This requirement that administration officials sign off on troop withdrawals is the latest sign of Graham’s worry, quietly shared by many senior military and national security officials, that President Trump and potential Democratic challengers are racing for the exit in Afghanistan without paying enough attention to the potential dangers of a hasty withdrawal.
Trump’s special envoy Zalmay Khalilzad is nearing the final stages of a deal that reportedly would cut U.S. troops to about 8,600 immediately, from roughly 14,000 now. If conditions allow, according to one source, U.S. troops could be cut to near zero by October 2020, in time for Trump to say he delivered on an election promise. Khalilzad’s next meeting with the Taliban is set for Thursday, and it’s possible that he could wrap up remaining issues and announce a deal by next week.
Graham’s idea is to introduce a backstop to make sure that troop cuts promised as part of a peace deal don’t leave the United States vulnerable. He said the bill would require that the two Cabinet secretaries recertify every 180 days that ongoing troop withdrawals don’t endanger the United States. This would provide a mechanism for a regular intelligence assessment of the potential terrorist risk, as U.S. forces in Afghanistan decline.

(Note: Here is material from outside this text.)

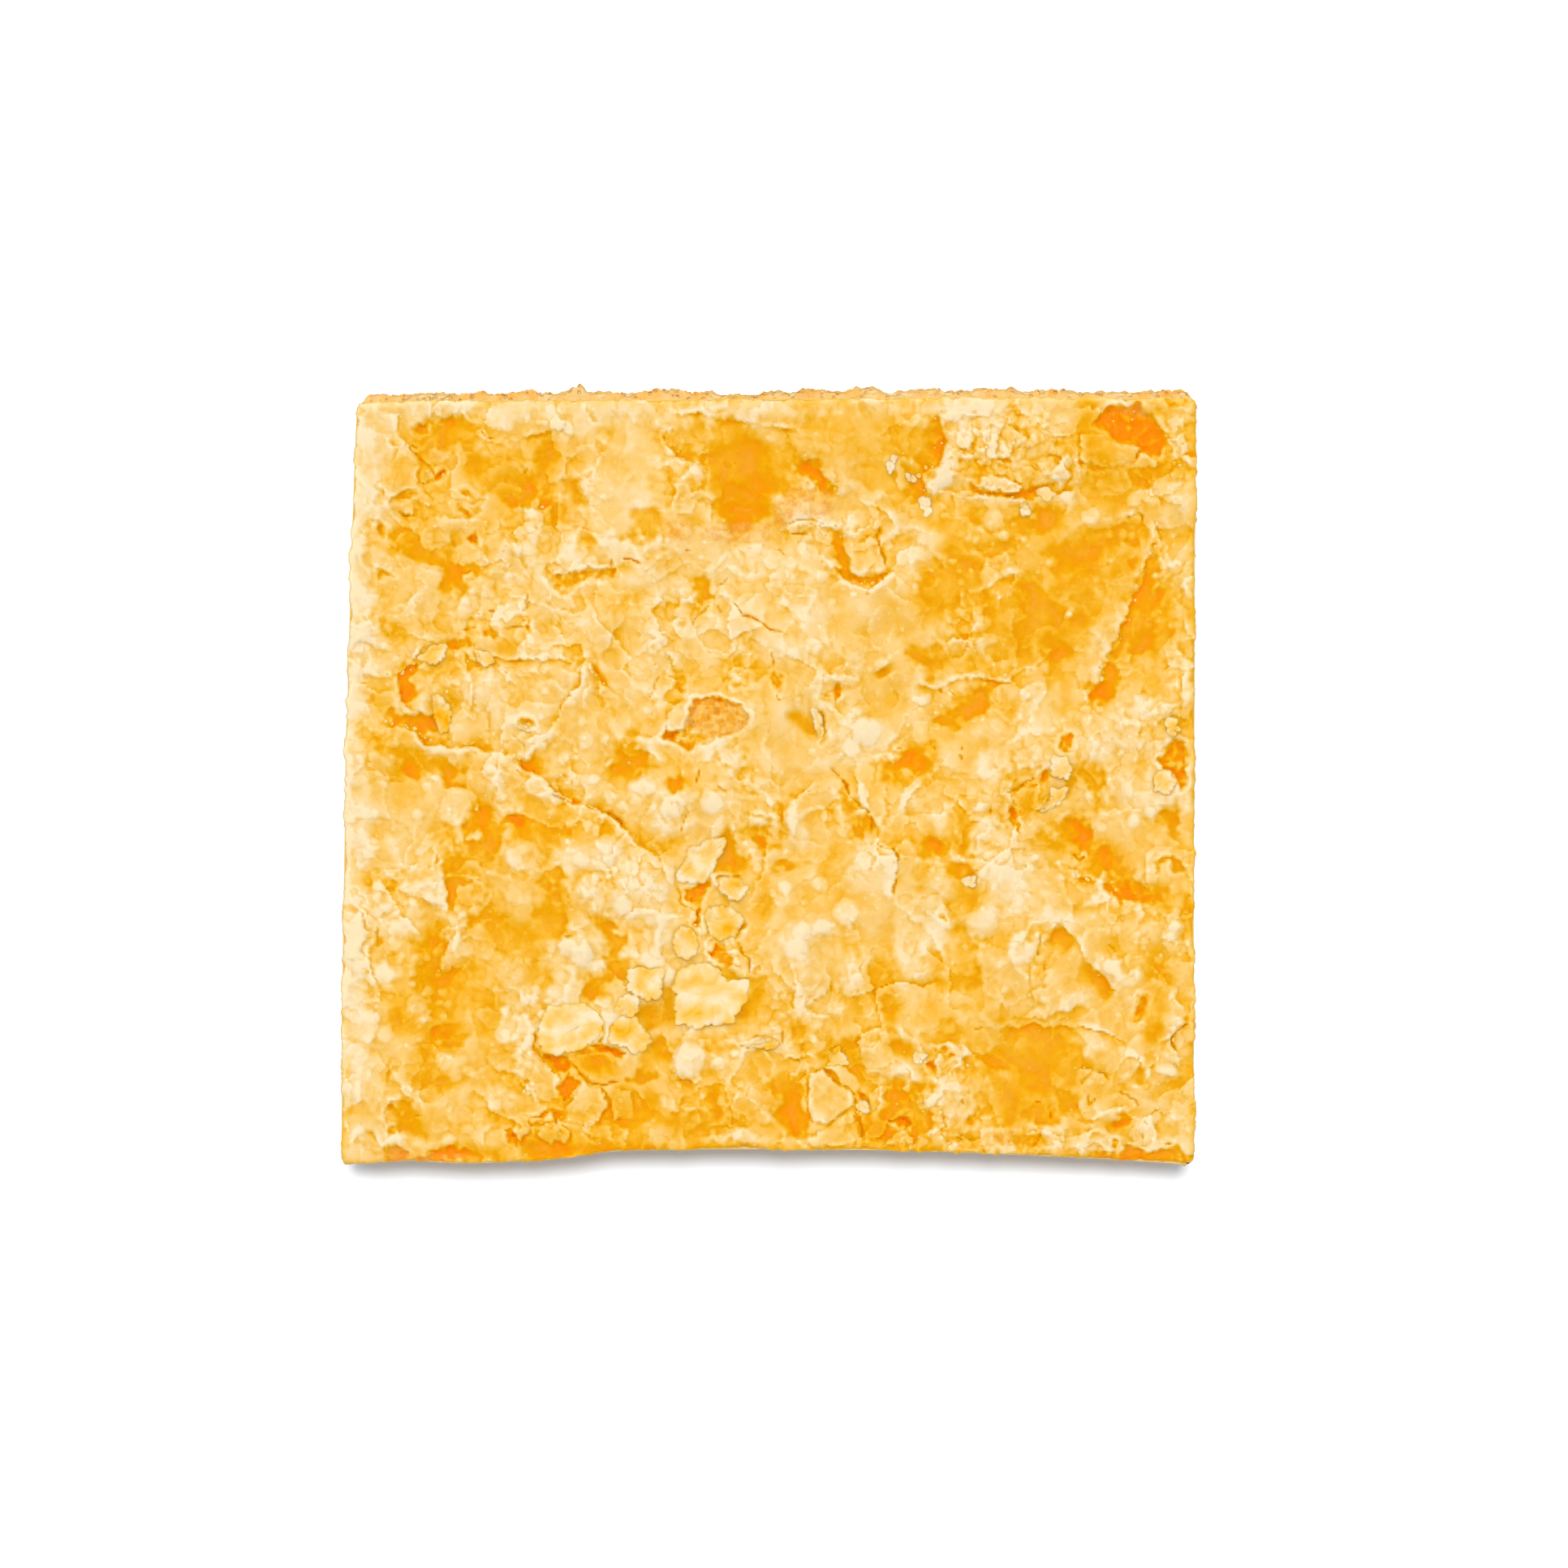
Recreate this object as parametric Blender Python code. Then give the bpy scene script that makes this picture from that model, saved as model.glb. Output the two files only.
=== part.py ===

As commander in chief, Trump could continue withdrawals even if the two key Cabinet officials refused certification, based on their reading of U.S. intelligence reports. But Graham says that defying advisers in this way could damage Trump politically in November 2020.
“It would be devastating for any president to withdraw forces from the country where the 9/11 attacks originated, after the secretaries of defense and state and the intelligence community said this would not be safe,” Graham said.
Pentagon officials declined requests for comment Wednesday. But Graham’s proposal would probably get support from senior military officials, who have worried about troop withdrawals at a time when the Islamic State’s Afghanistan affiliate is becoming stronger and more aggressive. National security adviser John Bolton is another likely supporter.
Khalilzad’s pact with the Taliban, if it can be finalized, would be a remarkable achievement. But its pillars remain somewhat wobbly, as he begins what could be a final round of talks in Doha, Qatar. The United States is promising to withdraw its troops in exchange for a Taliban pledge to halt external terrorist attacks — but the Taliban can’t offer any such guarantees about the Islamic State or al-Qaeda, which are still potent. The pact also envisions a cease-fire, but the Taliban hasn’t been ready to give up its leverage of violence, and the fallback may be a much weaker agreement not to target civilians. And finally, the future of the intra-Afghan dialogue that will follow Khalilzad’s pact is murky, at best.
Graham argued that his certification proposal would “focus attention on the homeland, not Afghanistan,” a faraway war that most Americans want to end after 18 frustrating years. Another benefit, it seems to me, is that it would also make intelligence assessments of terrorist threats the driver of this crucial decision, rather than politics.